Francia creó en 1948 un impuesto a la recaudación en taquilla, hoy del 11%, para financiar su cinematografía con el fin de hacer frente a la invasión de películas norteamericanas. La medida fue luego complementada por otras que gravaron también los ingresos de las empresas de televisión y video, dos de las ventanas por las que circula el cine.
Decisiones de este tipo han sido imitadas en muchas partes del mundo debido a que generan para los cines nacionales una economía de transferencia horizontal (el dinero recaudado a partir del rendimiento del mercado vuelve al sector primigenio) y una fuente estable y racional de recursos (ya que proviene de los mismos espectadores y no de todos los contribuyentes)
En el Perú, por el contrario, a través de la llamada Ley “Procine” se ha optado por una alternativa, inédita a nivel internacional, que beneficia principalmente a las empresas de distribución y exhibición vinculadas a Hollywood. Lo hace porque el Estado renuncia a su potestad de gravar una actividad económica con fines de interés nacional para avalar un aporte privado de carácter “voluntario y temporal”, jurídicamente inseguro (sólo la buena fe y largos procesos judiciales garantizarían su cumplimiento) y económicamente inconveniente (los recursos que podrían ser aprovechados a favor del cine peruano terminan principalmente en las manos de un oligopolio extranjero)
Siguiendo la misma línea, otros artículos de la Ley contribuyen al desarrollo de los intereses comerciales de dichas empresas en el campo de los derechos de autor (al permitirles administrar un “Fondo antipiratería”) y la “creación estética local” (al “obligarlas” a asesorar proyectos cinematográficos). Además, es inaceptable que una ley tenga como objetivo “la masificación del cine”. Si el mercado promueve los estímulos suficientes para que esto último suceda, no hay justificación para que los poderes públicos intervengan.

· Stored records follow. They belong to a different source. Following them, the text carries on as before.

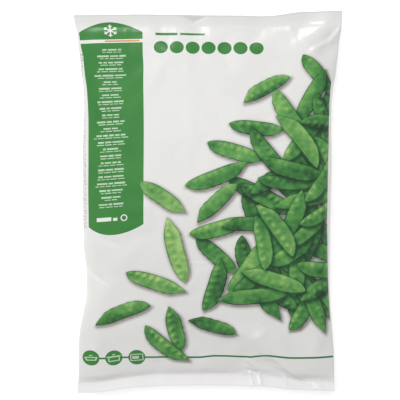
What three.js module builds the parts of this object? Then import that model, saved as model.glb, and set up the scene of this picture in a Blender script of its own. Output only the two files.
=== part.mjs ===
// A frozen vegetable bag: a pillow pack of printed plastic film, filled, shut and lying on its back.
//
// The film was a flat tube, sealed across at both ends. Filling draws the sides in at the middle and
// leaves four flat corners. The bag is opaque, so film and contents are one closed solid.
// Millimetres. X runs across the bag, +Y to its top end, +Z up through the printed front.
// The origin is on the table, under the middle of the bag.
import * as THREE from "three";

// The bag's driving sizes.
const FLAT_WIDTH = 300;
const THICKNESS = 68;
const SEAL_BAND = 13;
const SEAL_THICKNESS = 1.2;

// Where the film's outline runs, seen from above: [how far up the bag, how far across].
const LEFT_SIDE = [
  [-212, -147], [-192, -145], [-142, -144], [-118, -140], [-92, -135.5],
  [-42, -139], [58, -140], [129, -139], [150, -142], [190, -146.5], [208, -150],
];
const RIGHT_SIDE = [
  [-211, 140], [-172, 140], [-145, 138], [-111, 135.5], [42, 137],
  [122, 138.5], [136, 141.5], [169, 144.5], [196, 148.5], [213, 150],
];
// Where the two cut ends run: [how far across, how far up the bag].
const TOP_END = [[-150, 208.5], [-60, 209.5], [20, 208.5], [75, 208.6], [98, 211.8], [122, 212.9], [150, 213]];
const BOTTOM_END = [
  [-150, -213], [-118, -212], [-96, -208.5], [-55, -205.5], [40, -205.5],
  [75, -207], [102, -209.5], [150, -211],
];
// How far the seal's inner line bows inwards over the outer edge's own bow.
const SEAL_BOW = 4;

// Heights. The sides are widest a little under half way up, because the contents sag.
const SIDE_HEIGHT = 29;
const SEAL_HEIGHT = 24;
const FIN_DROOP = 8;
const UNDERSIDE_SAG = 8;
// Rises from a seal: how far in each is complete, and how steeply it sets off.
const TOP_RISE = { reach: 200, power: 1.8 };
const BOTTOM_RISE = { reach: 190, power: 1.7 };
const UNDERSIDE_RISE = { reach: 80, power: 2 };
const SIDE_RISE = { reach: 95, power: 2 };
// The cross-section: how square it is, and how blunt its sides are at the middle and at the seals.
const SQUARENESS = 2.5;
const SIDE_BLUNTNESS = 0.5;
const CORNER_BLUNTNESS = 0.85;

// Folds in the front film: [from x, from y, to x, to y, half width, height]. A hollow has a height below 0.
const FOLDS = [
  // Top right corner: a broad facet that runs in from the corner, with a hollow on each side.
  [146, 206, 96, 158, 7, 3.4],
  [128, 207, 88, 180, 7, -3],
  [147, 186, 112, 148, 8, -2.6],
  // Top end: a pinch at the seal, left of the middle.
  [-18, 206, -4, 180, 5, -2.4],
  // Bottom end: one long slanting fold, a short one that meets it, and the hollow between them.
  [52, -148, 104, -198, 6, 4],
  [64, -166, 116, -200, 7, -3.2],
  [36, -176, 58, -196, 5, 2.6],
  [22, -190, 44, -178, 6, -2.2],
  // Left side: a dent with a low rise under it.
  [-134, -54, -108, -96, 9, -3],
  [-136, -92, -110, -100, 6, 2],
  [-124, -42, -102, -48, 7, 1.6],
  // Bottom left corner and right side.
  [-146, -196, -108, -152, 8, -2.2],
  [136, -150, 112, -120, 7, -1.8],
];
// How a fold sets in and runs out, as shares of its length.
const FOLD_START = [-0.12, 0.2];
const FOLD_FINISH = [0.65, 1.15];

// The pods inside show through the film as low, long lumps. They stay clear of the sides and ends, and
// their heights vary.
const LUMP_COUNT = 90;
const LUMP_HALF_LENGTH = 26;
const LUMP_HALF_WIDTH = 9;
const LUMP_HEIGHT = 1.5;
const LUMP_SHARES = { lowest: 0.5, spread: 0.7 };
const LUMP_FIELD = { width: 258, length: 350 };
const LUMP_SEED = 41;
const GENERATOR_FACTOR = 16807;
const GENERATOR_RANGE = 2147483647;

// The long back seam is folded flat, and its edge is a shallow step along the underside.
const BACK_SEAM_X = 18;
const BACK_SEAM_STEP = 0.9;
const BACK_SEAM_STEP_HALF_WIDTH = 3;

// How finely the film is divided, across and along, and how much the rows crowd towards the ends.
const COLUMNS = 40;
const ROWS = 54;
const ROW_CROWDING = 0.45;

const FILM_WHITE = "#e6e5e2";

const { clamp, lerp, smoothstep } = THREE.MathUtils;

function curveThrough(points) {
  const places = new Float32Array(points.map((point) => point[0]));
  const values = new Float32Array(points.map((point) => point[1]));
  const curve = new THREE.CubicInterpolant(places, values, 1);
  const first = places[0];
  const last = places[places.length - 1];
  return (place) => curve.evaluate(clamp(place, first, last))[0];
}

const leftSide = curveThrough(LEFT_SIDE);
const rightSide = curveThrough(RIGHT_SIDE);
const topEnd = curveThrough(TOP_END);
const bottomEnd = curveThrough(BOTTOM_END);

// A small repeatable generator, so that the lumps lie the same way each time.
function drawsFrom(seed) {
  let state = seed;
  return () => {
    state = (state * GENERATOR_FACTOR) % GENERATOR_RANGE;
    return state / GENERATOR_RANGE;
  };
}

function makeLumps() {
  const draw = drawsFrom(LUMP_SEED);
  const lumps = [];
  for (let i = 0; i < LUMP_COUNT; i++) {
    const angle = draw() * Math.PI;
    lumps.push({
      x: (draw() - 0.5) * LUMP_FIELD.width,
      y: (draw() - 0.5) * LUMP_FIELD.length,
      along: new THREE.Vector2(Math.cos(angle), Math.sin(angle)),
      height: LUMP_HEIGHT * (LUMP_SHARES.lowest + draw() * LUMP_SHARES.spread),
    });
  }
  return lumps;
}

const lumps = makeLumps();

function lumpsAt(x, y) {
  let height = 0;
  for (const lump of lumps) {
    const dx = x - lump.x;
    const dy = y - lump.y;
    const along = (dx * lump.along.x + dy * lump.along.y) / LUMP_HALF_LENGTH;
    const across = (dy * lump.along.x - dx * lump.along.y) / LUMP_HALF_WIDTH;
    height = Math.max(height, lump.height * Math.exp(-(along ** 4) - across ** 2));
  }
  return height;
}

function foldsAt(x, y) {
  let height = 0;
  for (const [x0, y0, x1, y1, halfWidth, foldHeight] of FOLDS) {
    const length = Math.hypot(x1 - x0, y1 - y0);
    const along = ((x - x0) * (x1 - x0) + (y - y0) * (y1 - y0)) / length ** 2;
    const across = ((y - y0) * (x1 - x0) - (x - x0) * (y1 - y0)) / length;
    const taper = smoothstep(along, ...FOLD_START) * (1 - smoothstep(along, ...FOLD_FINISH));
    height += foldHeight * taper * Math.exp(-((across / halfWidth) ** 2));
  }
  return height;
}

// How far a rise has got at a distance in from the seal line: 0 at the seal and 1 where it is complete.
function risen(inward, rise) {
  return 1 - (1 - clamp(inward / rise.reach, 0, 1)) ** rise.power;
}

// A point of the film. across and along run from -1 to 1, and front is true on the printed side.
function filmPoint(across, along, front) {
  const flatX = (across * FLAT_WIDTH) / 2;
  const yTop = topEnd(flatX);
  const yBottom = bottomEnd(flatX);
  const y = lerp(yBottom, yTop, (along + 1) / 2);
  const x = Math.abs(across) * (across < 0 ? leftSide(y) : rightSide(y));

  const seal = SEAL_BAND + SEAL_BOW * (1 - across ** 2);
  const fromTop = yTop - y - seal;
  const fromBottom = y - yBottom - seal;
  const inward = Math.min(fromTop, fromBottom);
  const fin = clamp(-inward / SEAL_BAND, 0, 1);

  const sideRise = risen(inward, SIDE_RISE);
  const side = lerp(SEAL_HEIGHT - FIN_DROOP * fin, SIDE_HEIGHT, sideRise);
  const bluntness = lerp(CORNER_BLUNTNESS, SIDE_BLUNTNESS, sideRise);
  const section = Math.max(0, 1 - Math.abs(across) ** SQUARENESS) ** bluntness;
  const offSides = Math.sqrt(section);

  let z;
  if (front) {
    const climb = risen(fromTop, TOP_RISE) * risen(fromBottom, BOTTOM_RISE);
    const crown = lerp(SEAL_HEIGHT - FIN_DROOP * fin, THICKNESS, climb);
    const relief = foldsAt(x, y) + lumpsAt(x, y) * sideRise;
    z = side + Math.max(crown - side, 0) * section + relief * offSides + SEAL_THICKNESS / 2;
  } else {
    const underside = risen(inward, UNDERSIDE_RISE);
    z = side - (SIDE_HEIGHT + UNDERSIDE_SAG) * underside * section - SEAL_THICKNESS / 2;
    z += foldsAt(x, y) * (1 - underside) * offSides;
    const fromSeam = (x - BACK_SEAM_X) / BACK_SEAM_STEP_HALF_WIDTH;
    const seamStep = BACK_SEAM_STEP * Math.exp(-(fromSeam ** 2));
    z = Math.max(z, seamStep);
  }
  return new THREE.Vector3(x, y, z);
}

// The film starts as a flat box of two sheets, and each of its points is moved to its place on the filled bag.
function makeBag() {
  const geometry = new THREE.BoxGeometry(2, 2, 2, COLUMNS, ROWS, 1);
  const places = geometry.getAttribute("position");
  for (let i = 0; i < places.count; i++) {
    // Columns crowd towards the sides, and rows towards the ends, where the film turns most.
    const across = Math.sin((places.getX(i) * Math.PI) / 2);
    const rowPlace = places.getY(i);
    const along = lerp(rowPlace, Math.sin((rowPlace * Math.PI) / 2), ROW_CROWDING);
    const point = filmPoint(across, along, places.getZ(i) > 0);
    places.setXYZ(i, point.x, point.y, point.z);
  }
  geometry.computeVertexNormals();
  const film = new THREE.MeshStandardMaterial({ color: FILM_WHITE, roughness: 0.35, metalness: 0 });
  const bag = new THREE.Mesh(geometry, film);
  bag.name = "film_bag";
  return bag;
}

const pack = new THREE.Group();
pack.add(makeBag());

export default pack;
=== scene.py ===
# %% [markdown]
# # A frozen vegetable bag
#
# The real thing is a pillow pack: one tube of white printed film, sealed across both ends, filled with
# frozen pods and laid on its back. This lesson makes it the way a packing line does. A flat tube is
# built, filled by a cloth simulation, fitted to the size that was settled beforehand, creased, and
# printed. Lengths on the film are in millimetres. Blender's own lengths are in metres.

import math
import random

import bpy
import numpy as np
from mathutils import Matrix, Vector
from mathutils.bvhtree import BVHTree
from mathutils.geometry import delaunay_2d_cdt


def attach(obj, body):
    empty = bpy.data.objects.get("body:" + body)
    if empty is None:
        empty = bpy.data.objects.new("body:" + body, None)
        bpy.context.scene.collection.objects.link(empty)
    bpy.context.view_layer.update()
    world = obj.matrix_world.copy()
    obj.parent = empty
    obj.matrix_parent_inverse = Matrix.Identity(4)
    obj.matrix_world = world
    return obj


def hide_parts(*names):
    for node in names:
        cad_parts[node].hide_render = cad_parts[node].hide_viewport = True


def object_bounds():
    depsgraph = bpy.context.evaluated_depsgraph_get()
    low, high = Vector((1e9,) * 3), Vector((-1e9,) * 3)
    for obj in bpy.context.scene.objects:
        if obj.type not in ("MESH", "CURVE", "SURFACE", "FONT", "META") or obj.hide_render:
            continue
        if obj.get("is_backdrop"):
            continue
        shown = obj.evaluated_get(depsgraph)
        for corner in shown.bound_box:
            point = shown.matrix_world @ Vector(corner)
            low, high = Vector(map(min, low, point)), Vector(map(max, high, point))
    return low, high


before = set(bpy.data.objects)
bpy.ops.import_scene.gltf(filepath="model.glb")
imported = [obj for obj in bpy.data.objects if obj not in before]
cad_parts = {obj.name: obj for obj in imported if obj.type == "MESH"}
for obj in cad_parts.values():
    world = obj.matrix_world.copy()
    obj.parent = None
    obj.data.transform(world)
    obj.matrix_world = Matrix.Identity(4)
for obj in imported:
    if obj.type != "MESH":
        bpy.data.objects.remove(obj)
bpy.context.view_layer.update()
MM = 0.001

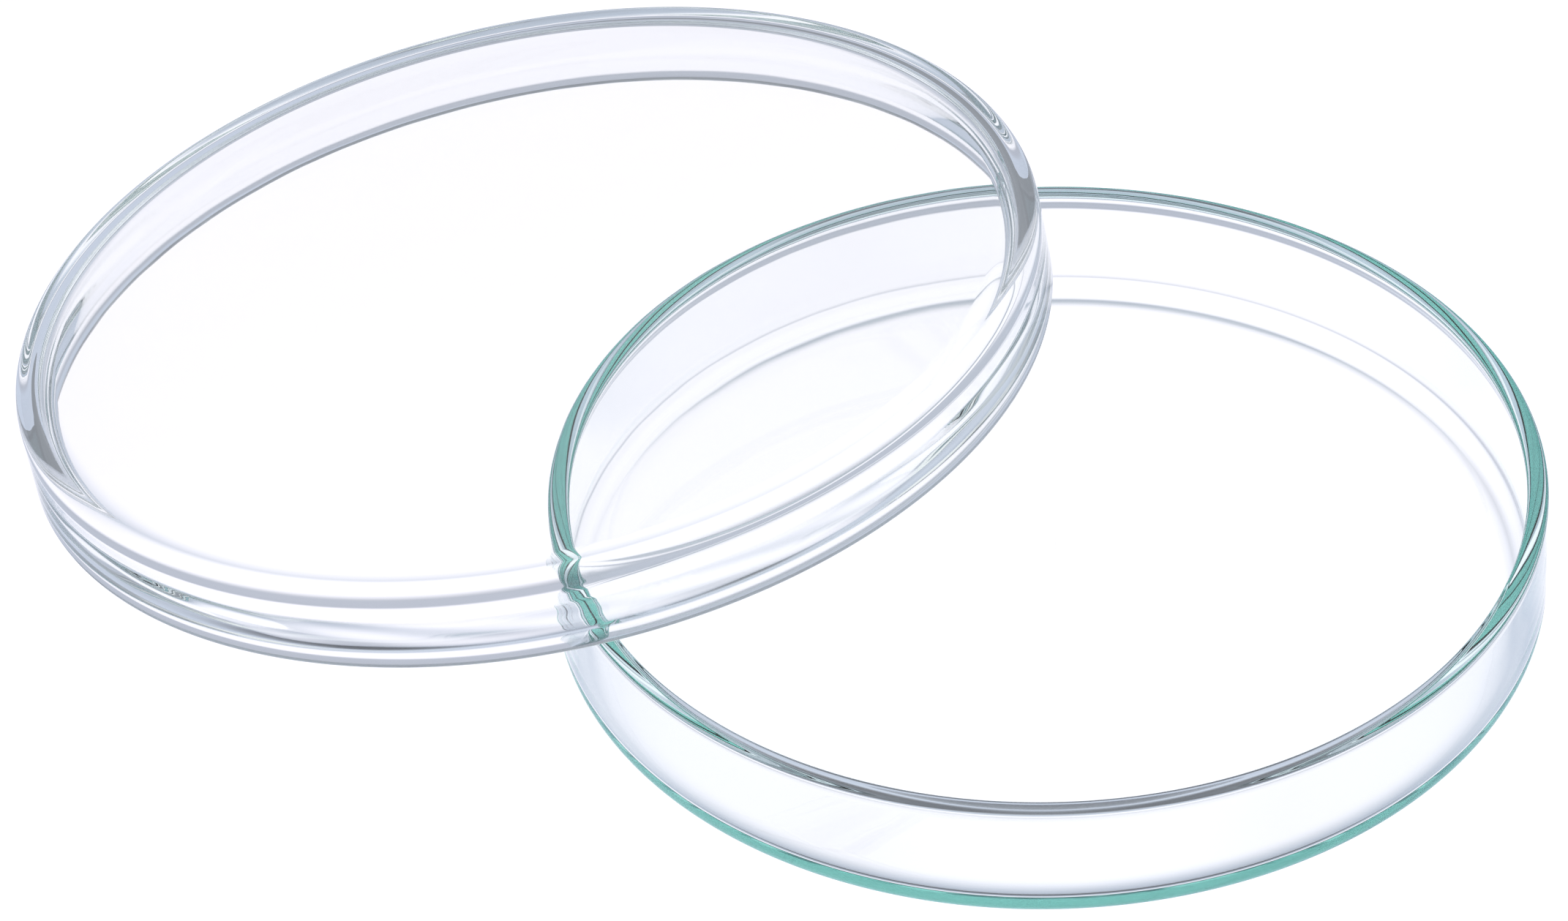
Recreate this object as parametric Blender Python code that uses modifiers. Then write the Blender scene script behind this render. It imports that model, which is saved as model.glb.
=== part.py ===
"""A glass petri dish: a flat-floored base and a wider, shallower lid that lies open side down, half off the base.

Units are metres, +Z is up. The origin is the centre of the base's underside. The lid lies towards -X: its rim
touches the table at its far side and rests across the base's rim, so that it leans. It lifts straight up along +Z.
"""

import math

import bpy

MM = 0.001

GAP = 0.35 * MM             # height of the lid's rim above the base's, where they cross

# Inner corners are (width, height). The fire-polished rims are thicker than the walls and swell inwards.
BASE_DIAMETER = 93.2 * MM
BASE_HEIGHT = 12.8 * MM
BASE_FLOOR = 1.1 * MM
BASE_WALL = 1.6 * MM
BASE_CORNER = 2.6 * MM      # outside radius where the wall turns into the floor
BASE_INNER_CORNER = (3.6 * MM, 1.5 * MM)
BASE_RIM_WIDTH = 2.0 * MM
BASE_SWELL_HEIGHT = 1.6 * MM
BASE_RIM_CROWN = 0.4 * MM   # how far the middle of the base's rim stands above its edges

LID_DIAMETER = 100.0 * MM
LID_HEIGHT = 9.2 * MM
LID_PLATE = 1.0 * MM
LID_WALL = 1.1 * MM
LID_CORNER = 1.6 * MM       # outside radius where the wall turns into the plate
LID_INNER_CORNER = (3.0 * MM, 1.8 * MM)
LID_RIM_WIDTH = 2.1 * MM
LID_SWELL_HEIGHT = 4.4 * MM # the lid's wall thickens over nearly its whole height
LID_RIM_CROWN = LID_RIM_WIDTH / 2   # the lid's rim is fully round
LID_OFFSET = 55.35 * MM     # from the base's axis to the middle of the lid's rim

TURN_STEPS = 96             # facets round a full turn
RIM_STEPS = 8               # facets over a rim
SWELL_STEPS = 5             # facets down the swelling below a rim
CORNER_STEPS = 5            # facets round a quarter-turn corner
MERGE_DISTANCE = 0.00001
BISECTIONS = 60             # halvings of an interval, past a float's precision

BASE_TINT = (0.90, 0.96, 0.94, 1.0)
LID_TINT = (0.93, 0.96, 0.97, 1.0)
GLASS_ROUGHNESS = 0.02
GLASS_IOR = 1.52


def clear_scene():
    for old in list(bpy.data.objects):
        bpy.data.objects.remove(old, do_unlink=True)


def arc(centre, half_width, half_height, start, end, steps):
    """Points of an ellipse in the XZ plane, from one angle to another, both ends included."""
    points = []
    for step in range(steps + 1):
        angle = start + (end - start) * step / steps
        points.append((centre[0] + half_width * math.cos(angle), centre[1] + half_height * math.sin(angle)))
    return points


def rim_swelling(wall_radius, rim_radius, foot, top):
    """Points up the inside, where the wall eases inwards to the rim. The rim's own first point is left out."""
    points = []
    for step in range(SWELL_STEPS):
        share = step / SWELL_STEPS
        ease = (1 - math.cos(math.pi * share)) / 2
        points.append((wall_radius + (rim_radius - wall_radius) * ease, foot + (top - foot) * share))
    return points


def dish_profile(radius, height, floor, wall, corner, inner_corner, rim_width, swell_height, crown):
    """Half section of an open dish that stands on z = 0, from the middle of its floor, over the rim, to its underside."""
    quarter = math.pi / 2
    wall_radius = radius - wall
    crown_foot = height - crown
    fillet_centre = (wall_radius - inner_corner[0], floor + inner_corner[1])
    fillet = arc(fillet_centre, *inner_corner, -quarter, 0, CORNER_STEPS)
    swelling = rim_swelling(wall_radius, radius - rim_width, crown_foot - swell_height, crown_foot)
    rim = arc((radius - rim_width / 2, crown_foot), rim_width / 2, crown, math.pi, 0, RIM_STEPS)
    foot = arc((radius - corner, corner), corner, corner, 0, -quarter, CORNER_STEPS)
    return [(0, floor)] + fillet + swelling + rim + foot + [(0, 0)]


def upside_down(profile, height):
    """The same half section turned over, in the order that keeps its outer side running from top to bottom."""
    return [(x, height - z) for x, z in reversed(profile)]


def turned_solid(name, profile, material, collection):
    """A half section in the XZ plane, turned about Z."""
    mesh = bpy.data.meshes.new(name)
    points = [(x, 0, z) for x, z in profile]
    edges = [(i, i + 1) for i in range(len(points) - 1)]
    mesh.from_pydata(points, edges, [])
    mesh.materials.append(material)
    solid = bpy.data.objects.new(name, mesh)
    collection.objects.link(solid)
    screw = solid.modifiers.new("turn", "SCREW")
    screw.axis = "Z"
    screw.steps = TURN_STEPS
    screw.render_steps = TURN_STEPS
    screw.use_merge_vertices = True
    screw.merge_threshold = MERGE_DISTANCE
    screw.use_smooth_shade = True
    return solid


def glass(name, tint):
    material = bpy.data.materials.new(name)
    material.use_nodes = True
    shader = material.node_tree.nodes["Principled BSDF"]
    shader.inputs["Base Color"].default_value = tint
    shader.inputs["Roughness"].default_value = GLASS_ROUGHNESS
    shader.inputs["Metallic"].default_value = 0.0
    shader.inputs["IOR"].default_value = GLASS_IOR
    shader.inputs["Transmission Weight"].default_value = 1.0
    return material


def lid_ring(lean):
    """Radius of the circle along the middle of the lid's round rim, and the height of its centre at that lean.

    The rim's far side is on the table, so the centre's height follows from the lean.
    """
    radius = (LID_DIAMETER - LID_RIM_WIDTH) / 2
    return radius, radius * math.sin(lean) + LID_RIM_CROWN


def rim_clearance(lean):
    """Height of the lid's rim above the base's rim, where the two cross."""
    ring_radius, ring_level = lid_ring(lean)
    crest_radius = (BASE_DIAMETER - BASE_RIM_WIDTH) / 2
    # Seen from above, go round half the lid's ring, from over the base to past its rim, and find the crossing.
    inside, outside = 0.0, math.pi
    for _ in range(BISECTIONS):
        turn = (inside + outside) / 2
        along = ring_radius * math.cos(turn)
        x = along * math.cos(lean) - LID_OFFSET
        y = ring_radius * math.sin(turn)
        if math.hypot(x, y) < crest_radius:
            inside = turn
        else:
            outside = turn
    return ring_level + along * math.sin(lean) - LID_RIM_CROWN - BASE_HEIGHT


def lid_lean():
    """The lean at which the lid's rim clears the base's rim by GAP."""
    low, high = math.radians(5), math.radians(20)
    for _ in range(BISECTIONS):
        lean = (low + high) / 2
        if rim_clearance(lean) < GAP:
            low = lean
        else:
            high = lean
    return high


def main():
    clear_scene()
    parts = bpy.data.collections.new("petri_dish")
    bpy.context.scene.collection.children.link(parts)

    base_section = dish_profile(BASE_DIAMETER / 2, BASE_HEIGHT, BASE_FLOOR, BASE_WALL, BASE_CORNER,
                                BASE_INNER_CORNER, BASE_RIM_WIDTH, BASE_SWELL_HEIGHT, BASE_RIM_CROWN)
    turned_solid("dish_base", base_section, glass("base_glass", BASE_TINT), parts)

    upright = dish_profile(LID_DIAMETER / 2, LID_HEIGHT, LID_PLATE, LID_WALL, LID_CORNER,
                           LID_INNER_CORNER, LID_RIM_WIDTH, LID_SWELL_HEIGHT, LID_RIM_CROWN)
    lid_section = [(x, z - LID_RIM_CROWN) for x, z in upside_down(upright, LID_HEIGHT)]
    lid = turned_solid("dish_lid", lid_section, glass("lid_glass", LID_TINT), parts)
    lean = lid_lean()
    lid.location = (-LID_OFFSET, 0, lid_ring(lean)[1])
    lid.rotation_euler = (0, -lean, 0)


main()
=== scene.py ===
"""A clear glass petri dish: the open base, and the lid leaning on its rim with the open side down.

Each piece is one turned glass wall with a rounded foot and a swollen rim. It stands in for its CAD piece, and
takes its place, outer radius and height from it. Clear glass shows only what is round it, so the studio is
part of the look: the floor shines evenly in the camera's view and is dimmer beyond it, and the sky is dim
low down and bright overhead. That leaves the flat glass white and draws the edges in grey, blue and green.
"""

import math

import bmesh
import bpy
import numpy as np
from mathutils import Matrix, Vector


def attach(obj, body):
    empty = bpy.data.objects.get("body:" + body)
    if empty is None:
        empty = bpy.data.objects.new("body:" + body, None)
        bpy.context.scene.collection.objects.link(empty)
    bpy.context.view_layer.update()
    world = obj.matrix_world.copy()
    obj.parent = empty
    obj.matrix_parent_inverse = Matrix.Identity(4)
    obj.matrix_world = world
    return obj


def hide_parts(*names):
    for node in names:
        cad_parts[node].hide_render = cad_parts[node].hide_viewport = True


MM = 0.001

# Section of each piece, as if it stood with its open end up. An inner corner is (width, height). A swelling
# is the inner wall's (depth below the rim's crown, slope inwards), from its foot upwards.
BASE = {
    "floor": 1.1 * MM,
    "wall": 1.6 * MM,
    "corner": 2.6 * MM,
    "inner_corner": (3.6 * MM, 1.5 * MM),
    "swelling": ((1.6 * MM, 0), (0.8 * MM, 0.5), (0, 0)),
    "rim_crown": 0.4 * MM,
}
LID = {
    "floor": 1.0 * MM,
    "wall": 1.1 * MM,
    "corner": 1.6 * MM,
    "inner_corner": (3.0 * MM, 1.8 * MM),
    "swelling": ((4.4 * MM, 0), (4.1 * MM, 0.22), (1.2 * MM, 0.24), (0.6 * MM, 0.45), (0, 0)),
    "rim_crown": 1.05 * MM,
}

# Mesh. An edge strip is a narrow band of faces where a straight part of the section meets a curve.
TURN_STEPS = 600
CORNER_STEPS = 18
SWELLING_STEPS = 28
CROWN_STEPS = 24
WALL_STEPS = 6
EDGE_STRIP = 0.05 * MM

# Unevenness of the inner walls: each ripple is (waves round the dish, waves up the wall)
RIPPLES = ((7, 1.3), (11, -0.8), (18, 2.1))
BASE_RIPPLE = 0.004 * MM
LID_RIPPLE = 0.016 * MM

# Glass. A tint is what is left of white light after thick glass, and its density says how soon.
GLASS_IOR = 1.52
BASE_TINT = (0.20, 0.76, 0.70)
BASE_TINT_DENSITY = 16
LID_TINT = (0.45, 0.78, 0.74)
LID_TINT_DENSITY = 10
SURFACE_WAVE_SCALE = 110
SURFACE_WAVE_DETAIL = 1
SURFACE_WAVE_HEIGHT = 0.025 * MM
HAZE_SCALE = 600
HAZE_DETAIL = 4
HAZE_RANGE = (0.45, 0.8)
HAZE_ROUGHNESS = 0.02

# Floor, FLOOR_DROP under the glass: an evenly bright square in the camera's view, fading to greys beyond it.
# A grey is (distance beyond the square's middle as the camera sees it, colour), from the camera's side to the
# far side. The dark one is what the front rims show. To either side the greys turn pale between the two
# distances of GREYS_SIDE.
FLOOR_SIZE = 12.0
FLOOR_DROP = 0.30
FLOOR_SHIFT = 0.015
FLOOR_BRIGHT = (1.13, 1.115, 1.20)
FLOOR_PALE = (0.60, 0.66, 0.79)
FLOOR_DARK = (0.12, 0.125, 0.145)
FLOOR_GREYS = ((-0.80, FLOOR_PALE), (-0.62, FLOOR_DARK), (-0.50, FLOOR_DARK), (-0.30, (0.52, 0.57, 0.68)),
               (-0.10, FLOOR_PALE), (0.10, (0.50, 0.53, 0.62)))
GREYS_HALF = 1.0
GREYS_SIDE = (0.25, 0.45)
BRIGHT_HALF = 0.086
BRIGHT_FADE = 0.22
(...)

Ese es nuestro caso. En los últimos años no sólo se ha incrementado el número de espectadores (de 3.4 a 17.2 millones entre 1996 y el 2009) también lo han hecho las salas de cine. De hecho, los mismos exhibidores reconocen que tienen planificado construir 15 multicines en los próximos dos años gracias al auge de los centros comerciales. Ampliar por ley las utilidades de un puñado de empresas es una medida mercantilista que atenta contra los principios de la libre competencia.
Las condiciones actuales del comercio cinematográfico lo corroboran. La industria mundial de cine se caracteriza por el dominio, casi exclusivo, de los seis estudios de Hollywood, popularmente conocidos como Majors. En el 2009, sólo de las taquillas obtuvieron –en conjunto– 29.9 mil millones de dólares como ingresos: 30 y 300 veces más que las industrias europeas y latinoamericanas, respectivamente.
En parte, ello se debe a que controlan los sistemas de distribución y exhibición a través de una red de empresas subsidiarias o afiliadas, apoyadas en dos estrategias de negocio: la oferta saturante (la puesta en circulación de un gran número de copias de un filme durante períodos cortos de tiempo); y la reserva en bloque (los distribuidores obligan a los exhibidores a adquirir las películas en paquete, reduciendo los espacios para cinematografías de otros orígenes)
Por lo mismo, “masificar las salas de cine” implicaría en la práctica facilitar que nuestro mercado continúe siendo inundado por películas hollywodenses. Las consecuencias: más “Throns” y menos “Octubres” en nuestras pantallas; más cine norteamericano y menos opciones para los consumidores; más taquillazos para Hollywood, menos posibilidades de crear un mercado de cine nacional, basado en la demanda de los propios peruanos.
El dilema del gremio cinematográfico que condujo a la aprobación de esta inexcusable norma –apoyarla o quedarse sin recursos– es falso. A diferencia del Congreso, el Ejecutivo, liderado por el Ministerio de Cultura, podría impulsar una iniciativa legal que posibilite financiar el cine nacional a través de un gravamen a las entradas correspondiente al 10%, siguiendo el modelo francés; distribuir proporcionalmente los recursos, promoviendo el desarrollo del cine regional; y modificar todos los artículos que consolidan la posición de dominio de Hollywood.
Esta es la salida que le corresponde a un Estado responsable de hacer valer su soberanía sobre la producción audiovisual nacional y la libertad cultural de sus ciudadanos.